Sesuai dengan protokol kemanusiaan dalam perjanjian gencatan senjata, seharusnya ada 600 truk bantuan dan 50 truk bahan bakar yang masuk ke Gaza setiap hari.
Namun, sejak awal bulan ini, Israel telah mencegah masuknya total 18.000 truk bantuan dan 1.500 truk bahan bakar, yang memperparah krisis kemanusiaan di wilayah tersebut.

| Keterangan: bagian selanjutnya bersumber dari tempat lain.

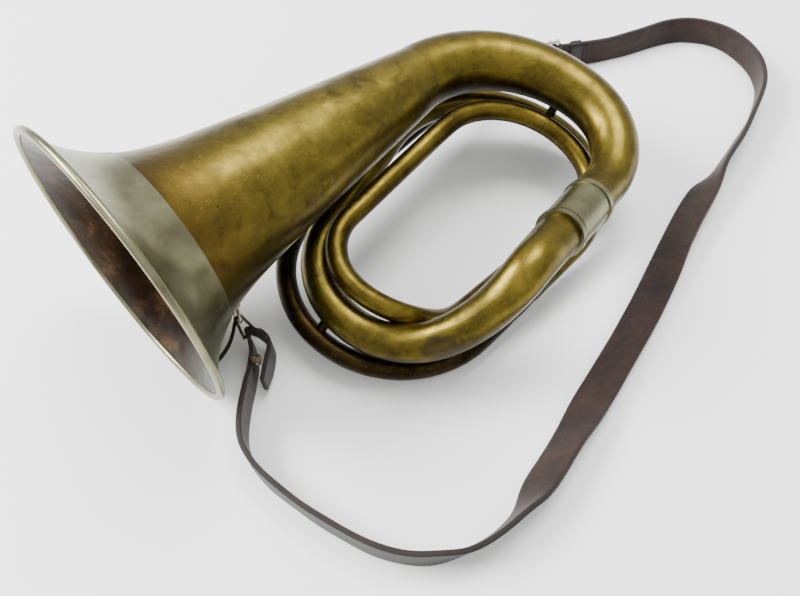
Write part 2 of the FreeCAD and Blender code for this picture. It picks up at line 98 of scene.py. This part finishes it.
def ramp(tree, source, stops, interpolation="LINEAR"):
    """Colour ramp: stops are (position, colour)."""
    made = add(tree, "ShaderNodeValToRGB", {"Fac": source})
    made.color_ramp.interpolation = interpolation
    elements = made.color_ramp.elements
    while len(elements) < len(stops):
        elements.new(0.5)
    for element, (position, colour) in zip(elements, stops):
        element.position = position
        element.color = colour
    return made.outputs["Color"]


def grey(value):
    return (value, value, value, 1)


def noise(tree, place, size, detail=4.0, roughness=0.55, distortion=0.0):
    """Noise whose features are about size metres across."""
    inputs = {"Scale": 1 / size, "Detail": detail, "Roughness": roughness,
              "Distortion": distortion}
    return add(tree, "ShaderNodeTexNoise", {"Vector": place}, inputs).outputs["Fac"]


def mix(tree, factor, first, second, blend="MIX"):
    """Colour mix; factor, first and second are sockets or plain values."""
    made = add(tree, "ShaderNodeMix", data_type="RGBA", blend_type=blend)
    for socket, value in ((made.inputs[0], factor), (made.inputs[6], first),
                          (made.inputs[7], second)):
        if isinstance(value, bpy.types.NodeSocket):
            tree.links.new(value, socket)
        else:
            socket.default_value = value
    return made.outputs[2]


def maths(tree, operation, first, second=0.0, clamp=False):
    made = add(tree, "ShaderNodeMath", operation=operation, use_clamp=clamp)
    for socket, value in zip(made.inputs, (first, second)):
        if isinstance(value, bpy.types.NodeSocket):
            tree.links.new(value, socket)
        else:
            socket.default_value = value
    return made.outputs[0]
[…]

Kini, 2,4 juta warga Palestina menghadapi ancaman kelaparan, dengan lebih dari 85% penduduk Gaza mengalami ketidakamanan pangan akibat terhentinya bantuan dan inisiatif amal.
Upaya untuk berbahagia
Di jalanan Gaza yang hancur, anak-anak mencoba merasakan kegembiraan dengan bermain di wahana sederhana buatan para pemuda yang kehilangan mata pencaharian mereka akibat perang.
Sejumlah relawan juga berusaha membawa kebahagiaan bagi anak-anak dengan menghadirkan badut-badut di area permukiman yang hancur.
Namun, tidak ada satu pun anak yang terbebas dari dampak perang, dan semua berharap agar perang segera berakhir.
Di sisi lain, para ibu yang berharap adanya perpanjangan gencatan senjata menjelang Idulfitri kini diliputi ketakutan.
Mereka khawatir anak-anak mereka menjadi target serangan mendadak dari pesawat tempur Israel jika keluar rumah untuk merayakan hari raya.
Perlu dicatat bahwa pasukan Israel telah menghancurkan seluruh taman dan proyek wisata di Gaza, yang jumlahnya mencapai sekitar 5.000 fasilitas.
Serangan ini juga menyebabkan hilangnya pekerjaan bagi 15.265 pekerja di sektor pariwisata, menurut laporan dari Badan Pusat Statistik Palestina.